Geochemical and Sr–Nd–Pb isotopic characteristics of basalt from eastern Hunan Province: New insight for the Late Cretaceous tectonic dynamic mechanism in South China

Abstract

During the Late Cretaceous period, massive magmatism occurred in South China. Eastern Hunan Province is situated in the inland part of South China. Comparing with the coastal area, the inland of South China is characterized by the absence of intermediate‐acid intrusive rocks, but the occurrence of multiple mafic rocks. To date, the emplacement and triggering mechanism of magmatism of inland South China is still very puzzling. In this article, we address this question by concentrating on the basalt exposed in eastern Hunan Province. Geochronologically, three stages of zircon grains, which include xenocrysts and authigenic crystals (rare), are recognized, and the last stage of zircon grains with a concordant age of 79.93 ± 0.47 Ma (MSWD = 1.9) represents the actual crystallization age of basaltic magma.
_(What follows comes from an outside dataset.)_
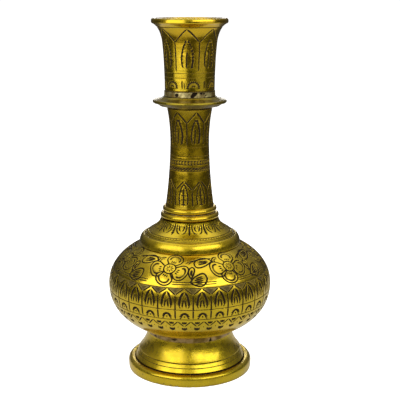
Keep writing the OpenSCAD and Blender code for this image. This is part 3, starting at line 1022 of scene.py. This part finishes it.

Geochemically, the basalt in eastern Hunan Province has low TiO2 and K2O contents (1.11–2.63 and 0.28–2.88 wt%) but high alkali contents (3.75–6.58 wt%) and K2O/Na2O ratios (0.05–0.56). The basalts from eastern Hunan Province are enriched in large‐ion lithophile elements and light rare earth elements and obviously depleted in heavy rare earth elements with weak negative Eu anomalies (Eu/Eu* = 0.87–1.26); they lack significant Ti, Nb, Ta, etc., depletions. These features are much different from those of coastal basalt with strong arc‐related signatures. The incompatible element ratios and Sr–Nd–Pb isotope compositions commonly imply significant EMII‐type OIB‐like source region and within‐plate basalt characteristics. The basalt may have suffered from earlier partial melting of garnet‐spinel peridotite and later rapid fractional crystallization of mafic minerals (olivine and pyroxene). Significant geochemical and petrological discrepancies between inland basalt and coastal basalt suggest a subduction‐absent within‐plate setting for inland basalt but a strong subduction‐related signature for coastal basalt. The magmatic age of mafic rocks from inland South China hold a significant tendency to become younger to the west. The spatial and temporal distribution and variation of components of basalt in South China indicated a mantle plume model which is derived from the 670 km thermal boundary layer (670 TBL) between the lower and upper mantle. The trigger mechanism of this model could be attributed to the westward steep rollback subduction of the Palaeo‐Pacific Plate in the Late Cretaceous.